DW África: Também se encontrou com o ministro da Administração do Território de Angola, Bornito de Sousa. Um dos temas abordados foi a detenção dos 15 ativistas, detidos desde junho em Luanda e que não foram ainda acusados formalmente, e também a detenção de Marcos Mavungo em Cabinda. Que resposta recebeu do ministro?

AG: O ministro da Administração Interna disse-me que isso não era a sua área de competência – com ele falei também sobre o Monte Sumi – mas com o provedor de Justiça, Paulo Tjipilica, e com o ministro da Justiça e dos Direitos Humanos, Rui Mangueira, tive a oportunidade de abordar extensamente este assunto.

DW África: Notou alguma abertura da parte dos elementos do Governo?

AG: Houve abertura para discutir esses assuntos. Mas foi-me facultado um conjunto de documentação por parte do ministro que vou ler com atenção e que responderão a muitas das preocupações que eu evoquei, que são reflexo das preocupações de muita gente aqui em Luanda, incluindo muita gente do próprio partido no poder.

DW África: O "caso Kalupeteka" também foi um tema em cima da mesa. Insistiu com o ministro na realização de uma investigação independente para se saber o que realmente aconteceu no Huambo?

AG: Com certeza que abordei. O ministro disse-me que estava em curso uma investigação por parte da Procuradoria Geral da República, o provedor de Justiça também me disse que o próprio tinha pedido uma queixa, tinha ordenado uma investigação e teria um relatório que apresentaria, entretanto, à própria Assembleia Nacional. Mas eu expressei que obviamente a colaboração de entidades internacionais e das próprias ONG angolanas poderia ser útil exatamente para credibilizar o que quer que se venha a apurar.

DW África: Na quarta-feira (29.07), passou pelo local onde decorreu a manifestação pela libertação de presos políticos e que foi reprimida pela polícia. Sente que está, de facto, a aumentar a tensão política no país?

AG: Isso sente-se falando com qualquer pessoa e tem uma ligação direta com a própria crise económica. Sente-se uma grande inquietação.

DW África: Nos últimos dias, tem sido criticada por figuras ligadas ao partido no poder, o MPLA. E no editorial de quinta-feira (30.07), o "Jornal de Angola" acusa-a de interferência em assuntos internos e de "apadrinhar planos de subversão" contra o país. Como reage a estas críticas?

AG: Eu não vi o "Jornal de Angola" a atacar-me quando, em 2003, como secretária internacional do Partido Socialista (PS) propus que o PS apoiasse finalmente a entrada de Luanda na Internacional Socialista. Penso que tenho toda a legitimidade para me preocupar, como cidadã portuguesa e como eurodeputada europeia.

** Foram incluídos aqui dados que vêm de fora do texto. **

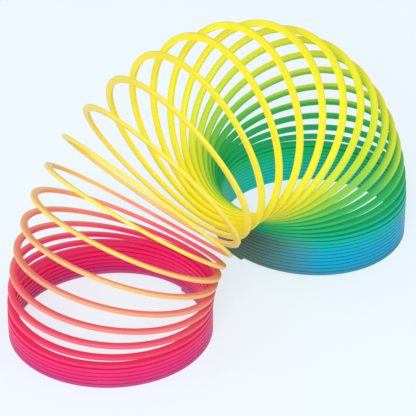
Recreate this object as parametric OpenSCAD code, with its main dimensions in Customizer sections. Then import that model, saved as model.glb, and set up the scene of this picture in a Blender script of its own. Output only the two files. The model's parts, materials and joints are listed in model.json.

No quadro dos acordos que a União Europeia (UE) tem com Angola, também tenho obrigação de me interessar e de verificar se efetivamente o respeito pelas liberdades cívicas, os direitos humanos e as condições de desenvolvimento sustentável para a população angolana estão a ser respeitadas pelo Governo angolano. E não me intimido por qualquer tipo de ataques que o MPLA ou qualquer força política ou pessoas me façam.

DW África: O Governo angolano insiste que não há presos políticos no país. Concorda?

AG: Não. Os presos, os chamados "revús", são presos políticos. Marcos Mavungo, em Cabinda, é um preso político. São absolutamente ridículas as explicações que são dadas pelas autoridades. Por um lado, acusam os jovens de envolvimento numa tentativa de golpe de Estado. Por outro lado, negam que isso signifique que estes estão presos por causas políticas.

É evidente que eles estão presos por razões políticas e é evidente que eu não acredito, como ninguém na sociedade angolana acredita, que eles estejam envolvidos no planeamento de um golpe de Estado. Quem conhece os jovens sabe que eles nem sequer têm nenhuma organização, não estavam a fazer nada de mal – a não ser numa discussão política sobre como mudar pacificamente o poder e isso é inteiramente democrático.